The noble and learned Lord, Lord Judge, referred to several provisions in the Bill, including Schedule 2. I particularly want to raise the issue of Schedule 2 and the powers to create new criminal offences in relation to money laundering via delegated legislation. Is that really appropriate? In the Delegated Powers and Regulatory Reform Committee’s report of 2014, Special Report: Quality of Delegated Powers Memoranda, it stated:
“Where the ingredients of a criminal offence are to be set by delegated legislation, the Committee would expect a compelling justification”.
I do not think that the Government’s memo on this gives us a real compelling justification, and I hope that the Minister will be able to address that firmly. We will certainly be looking at that very carefully as we go through the Committee stage.

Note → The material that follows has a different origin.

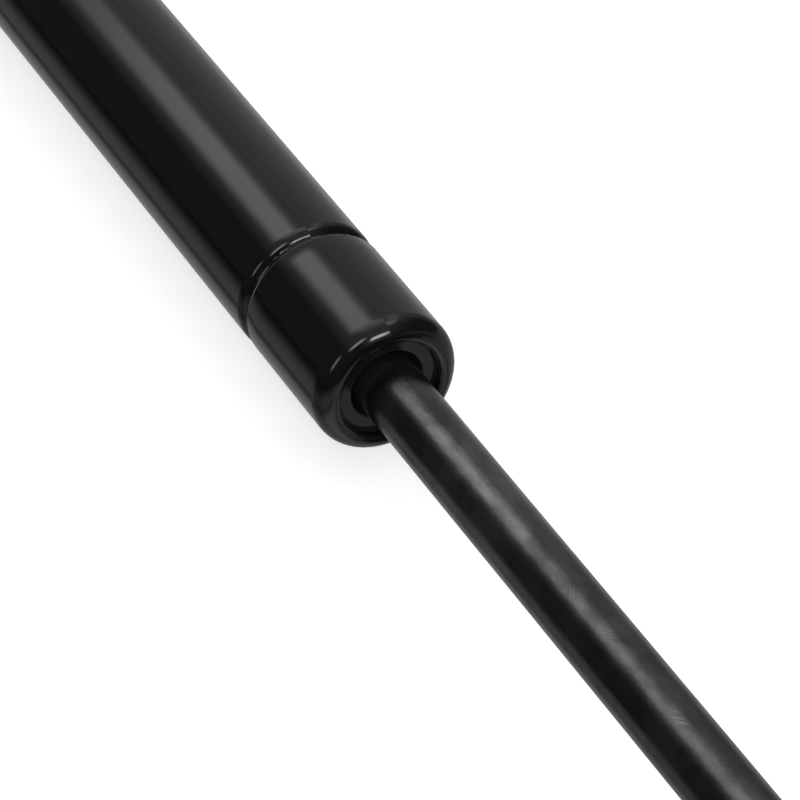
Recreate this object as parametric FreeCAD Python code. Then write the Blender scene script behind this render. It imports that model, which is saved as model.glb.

Finally, and for me perhaps most importantly, bearing in mind the comments in the contribution of the noble Baroness, Lady Anelay, we will seek to expand the criteria for imposing sanctions in the future, including a strong and unequivocal commitment to promoting human rights as part of British foreign policy. The absence of such a commitment in the Bill is, for me, disappointing. I hope we will have the opportunity to address that. The next Labour Government will be fully committed to observing these principles regardless of whether our amendments succeed. I hope that, nevertheless, we will be able to address these issues.
One of the things that will be uppermost in our minds, and which we must not forget, is that the decision of the people in the referendum to leave the EU will have consequences. A major consequence will be our ability to influence a collective and co-operative approach to some of the most oppressive regimes and oppressed people in the world.